### BRIEF
Write each line out exactly, leaving none out.

### GIVEN INFORMATION
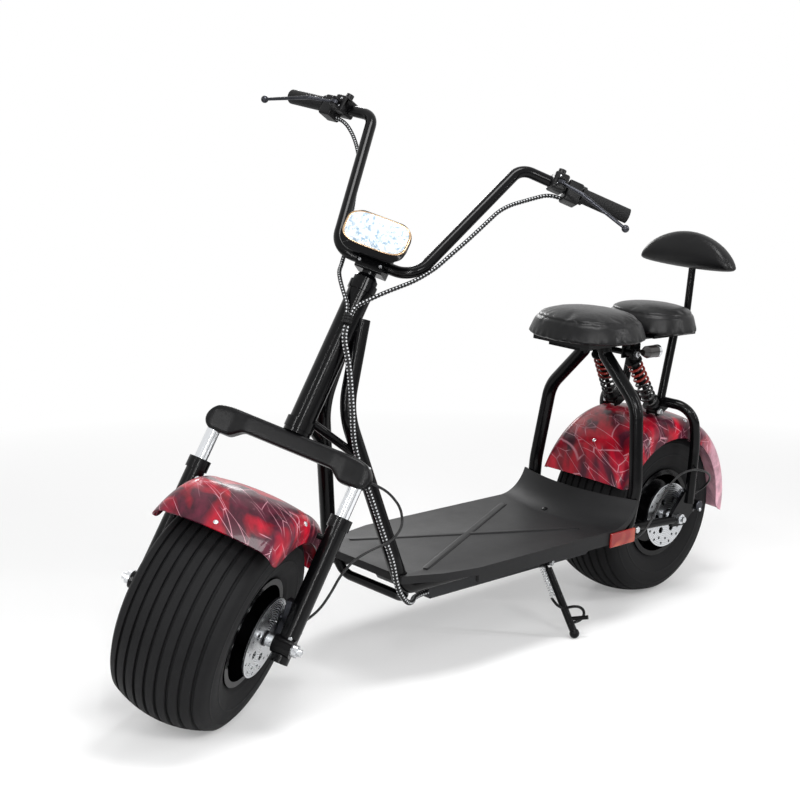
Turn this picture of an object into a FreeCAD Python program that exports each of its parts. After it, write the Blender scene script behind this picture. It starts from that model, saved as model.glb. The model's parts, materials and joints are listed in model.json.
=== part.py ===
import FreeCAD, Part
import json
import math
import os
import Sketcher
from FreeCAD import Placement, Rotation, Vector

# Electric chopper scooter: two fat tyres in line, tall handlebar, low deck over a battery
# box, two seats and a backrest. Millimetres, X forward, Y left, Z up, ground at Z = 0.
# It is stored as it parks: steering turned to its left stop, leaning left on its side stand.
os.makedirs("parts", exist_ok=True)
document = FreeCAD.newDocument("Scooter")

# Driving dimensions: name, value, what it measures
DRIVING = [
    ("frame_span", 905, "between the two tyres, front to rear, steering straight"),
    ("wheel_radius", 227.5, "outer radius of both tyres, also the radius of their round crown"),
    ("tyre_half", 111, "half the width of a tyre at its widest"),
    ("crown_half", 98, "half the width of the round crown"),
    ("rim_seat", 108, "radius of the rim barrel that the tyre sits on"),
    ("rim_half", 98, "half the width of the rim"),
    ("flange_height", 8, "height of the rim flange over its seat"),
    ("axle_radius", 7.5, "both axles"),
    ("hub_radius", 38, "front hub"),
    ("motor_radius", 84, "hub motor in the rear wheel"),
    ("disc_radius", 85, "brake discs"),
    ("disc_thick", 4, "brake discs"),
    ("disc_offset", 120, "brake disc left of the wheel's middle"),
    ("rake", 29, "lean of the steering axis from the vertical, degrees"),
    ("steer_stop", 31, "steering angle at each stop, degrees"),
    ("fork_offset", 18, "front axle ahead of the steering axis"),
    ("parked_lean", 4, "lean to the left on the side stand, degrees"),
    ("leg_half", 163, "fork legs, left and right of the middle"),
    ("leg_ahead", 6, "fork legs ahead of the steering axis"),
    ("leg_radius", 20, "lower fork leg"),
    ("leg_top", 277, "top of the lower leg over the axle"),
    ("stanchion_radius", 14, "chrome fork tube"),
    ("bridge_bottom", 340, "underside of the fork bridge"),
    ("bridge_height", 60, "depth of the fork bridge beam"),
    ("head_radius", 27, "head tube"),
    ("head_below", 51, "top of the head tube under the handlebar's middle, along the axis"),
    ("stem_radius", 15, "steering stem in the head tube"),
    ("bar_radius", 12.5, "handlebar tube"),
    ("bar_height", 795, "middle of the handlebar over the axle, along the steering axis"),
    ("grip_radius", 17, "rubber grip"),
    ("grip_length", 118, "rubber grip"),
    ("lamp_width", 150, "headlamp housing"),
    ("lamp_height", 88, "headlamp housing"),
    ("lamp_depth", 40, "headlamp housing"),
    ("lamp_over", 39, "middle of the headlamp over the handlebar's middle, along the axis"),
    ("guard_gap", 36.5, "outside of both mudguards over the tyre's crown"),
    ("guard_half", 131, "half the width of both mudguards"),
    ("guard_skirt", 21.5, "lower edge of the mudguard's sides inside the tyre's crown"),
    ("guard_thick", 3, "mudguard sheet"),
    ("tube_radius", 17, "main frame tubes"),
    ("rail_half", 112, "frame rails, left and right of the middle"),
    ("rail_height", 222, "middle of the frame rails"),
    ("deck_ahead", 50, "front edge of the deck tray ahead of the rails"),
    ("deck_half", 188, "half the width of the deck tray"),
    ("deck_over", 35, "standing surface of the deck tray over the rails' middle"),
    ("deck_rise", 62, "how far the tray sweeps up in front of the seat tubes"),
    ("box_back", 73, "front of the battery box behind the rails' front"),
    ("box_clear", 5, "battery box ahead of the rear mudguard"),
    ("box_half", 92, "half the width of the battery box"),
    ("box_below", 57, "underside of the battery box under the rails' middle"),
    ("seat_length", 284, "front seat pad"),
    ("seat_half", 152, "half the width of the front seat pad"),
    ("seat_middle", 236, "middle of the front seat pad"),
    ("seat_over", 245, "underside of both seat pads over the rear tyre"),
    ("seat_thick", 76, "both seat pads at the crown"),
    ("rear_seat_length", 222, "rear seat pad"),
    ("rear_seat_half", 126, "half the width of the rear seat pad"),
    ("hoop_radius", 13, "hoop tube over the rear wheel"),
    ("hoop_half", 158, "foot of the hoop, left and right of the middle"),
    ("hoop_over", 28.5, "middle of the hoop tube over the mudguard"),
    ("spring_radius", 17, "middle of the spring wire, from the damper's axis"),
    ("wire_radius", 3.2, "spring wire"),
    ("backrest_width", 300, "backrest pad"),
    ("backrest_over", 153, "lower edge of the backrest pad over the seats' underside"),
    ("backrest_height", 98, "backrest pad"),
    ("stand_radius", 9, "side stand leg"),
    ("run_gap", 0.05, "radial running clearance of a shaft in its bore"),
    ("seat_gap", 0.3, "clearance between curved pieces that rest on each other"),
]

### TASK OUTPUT
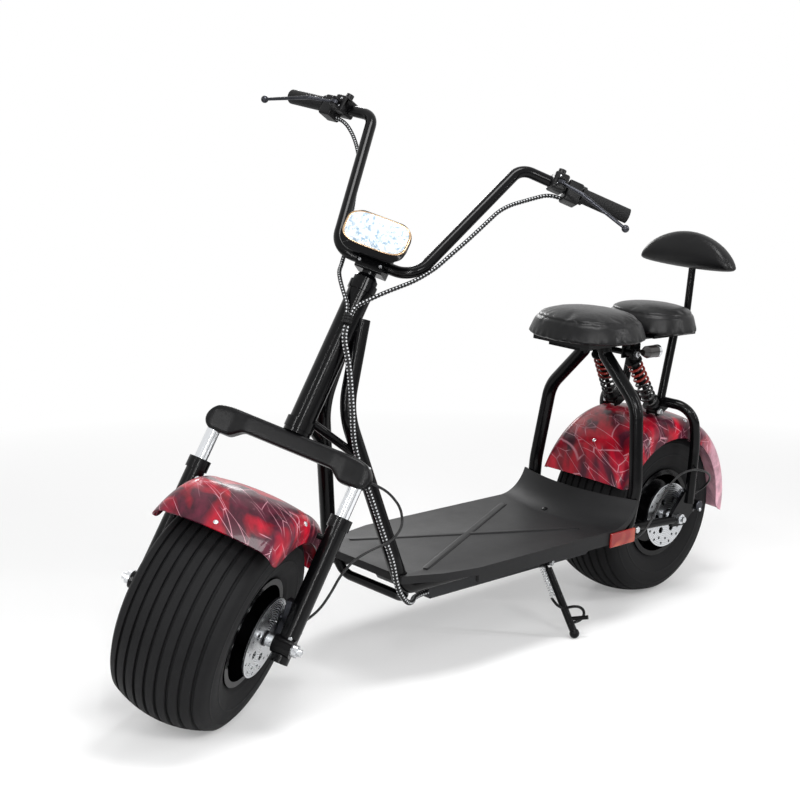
Turn this picture of an object into a FreeCAD Python program that exports each of its parts. After it, write the Blender scene script behind this picture. It starts from that model, saved as model.glb. The model's parts, materials and joints are listed in model.json.
=== part.py ===
import FreeCAD, Part
import json
import math
import os
import Sketcher
from FreeCAD import Placement, Rotation, Vector

# Electric chopper scooter: two fat tyres in line, tall handlebar, low deck over a battery
# box, two seats and a backrest. Millimetres, X forward, Y left, Z up, ground at Z = 0.
# It is stored as it parks: steering turned to its left stop, leaning left on its side stand.
os.makedirs("parts", exist_ok=True)
document = FreeCAD.newDocument("Scooter")

# Driving dimensions: name, value, what it measures
DRIVING = [
    ("frame_span", 905, "between the two tyres, front to rear, steering straight"),
    ("wheel_radius", 227.5, "outer radius of both tyres, also the radius of their round crown"),
    ("tyre_half", 111, "half the width of a tyre at its widest"),
    ("crown_half", 98, "half the width of the round crown"),
    ("rim_seat", 108, "radius of the rim barrel that the tyre sits on"),
    ("rim_half", 98, "half the width of the rim"),
    ("flange_height", 8, "height of the rim flange over its seat"),
    ("axle_radius", 7.5, "both axles"),
    ("hub_radius", 38, "front hub"),
    ("motor_radius", 84, "hub motor in the rear wheel"),
    ("disc_radius", 85, "brake discs"),
    ("disc_thick", 4, "brake discs"),
    ("disc_offset", 120, "brake disc left of the wheel's middle"),
    ("rake", 29, "lean of the steering axis from the vertical, degrees"),
    ("steer_stop", 31, "steering angle at each stop, degrees"),
    ("fork_offset", 18, "front axle ahead of the steering axis"),
    ("parked_lean", 4, "lean to the left on the side stand, degrees"),
    ("leg_half", 163, "fork legs, left and right of the middle"),
    ("leg_ahead", 6, "fork legs ahead of the steering axis"),
    ("leg_radius", 20, "lower fork leg"),
    ("leg_top", 277, "top of the lower leg over the axle"),
    ("stanchion_radius", 14, "chrome fork tube"),
    ("bridge_bottom", 340, "underside of the fork bridge"),
    ("bridge_height", 60, "depth of the fork bridge beam"),
    ("head_radius", 27, "head tube"),
    ("head_below", 51, "top of the head tube under the handlebar's middle, along the axis"),
    ("stem_radius", 15, "steering stem in the head tube"),
    ("bar_radius", 12.5, "handlebar tube"),
    ("bar_height", 795, "middle of the handlebar over the axle, along the steering axis"),
    ("grip_radius", 17, "rubber grip"),
    ("grip_length", 118, "rubber grip"),
    ("lamp_width", 150, "headlamp housing"),
    ("lamp_height", 88, "headlamp housing"),
    ("lamp_depth", 40, "headlamp housing"),
    ("lamp_over", 39, "middle of the headlamp over the handlebar's middle, along the axis"),
    ("guard_gap", 36.5, "outside of both mudguards over the tyre's crown"),
    ("guard_half", 131, "half the width of both mudguards"),
    ("guard_skirt", 21.5, "lower edge of the mudguard's sides inside the tyre's crown"),
    ("guard_thick", 3, "mudguard sheet"),
    ("tube_radius", 17, "main frame tubes"),
    ("rail_half", 112, "frame rails, left and right of the middle"),
    ("rail_height", 222, "middle of the frame rails"),
    ("deck_ahead", 50, "front edge of the deck tray ahead of the rails"),
    ("deck_half", 188, "half the width of the deck tray"),
    ("deck_over", 35, "standing surface of the deck tray over the rails' middle"),
    ("deck_rise", 62, "how far the tray sweeps up in front of the seat tubes"),
    ("box_back", 73, "front of the battery box behind the rails' front"),
    ("box_clear", 5, "battery box ahead of the rear mudguard"),
    ("box_half", 92, "half the width of the battery box"),
    ("box_below", 57, "underside of the battery box under the rails' middle"),
    ("seat_length", 284, "front seat pad"),
    ("seat_half", 152, "half the width of the front seat pad"),
    ("seat_middle", 236, "middle of the front seat pad"),
    ("seat_over", 245, "underside of both seat pads over the rear tyre"),
    ("seat_thick", 76, "both seat pads at the crown"),
    ("rear_seat_length", 222, "rear seat pad"),
    ("rear_seat_half", 126, "half the width of the rear seat pad"),
    ("hoop_radius", 13, "hoop tube over the rear wheel"),
    ("hoop_half", 158, "foot of the hoop, left and right of the middle"),
    ("hoop_over", 28.5, "middle of the hoop tube over the mudguard"),
    ("spring_radius", 17, "middle of the spring wire, from the damper's axis"),
    ("wire_radius", 3.2, "spring wire"),
    ("backrest_width", 300, "backrest pad"),
    ("backrest_over", 153, "lower edge of the backrest pad over the seats' underside"),
    ("backrest_height", 98, "backrest pad"),
    ("stand_radius", 9, "side stand leg"),
    ("run_gap", 0.05, "radial running clearance of a shaft in its bore"),
    ("seat_gap", 0.3, "clearance between curved pieces that rest on each other"),
]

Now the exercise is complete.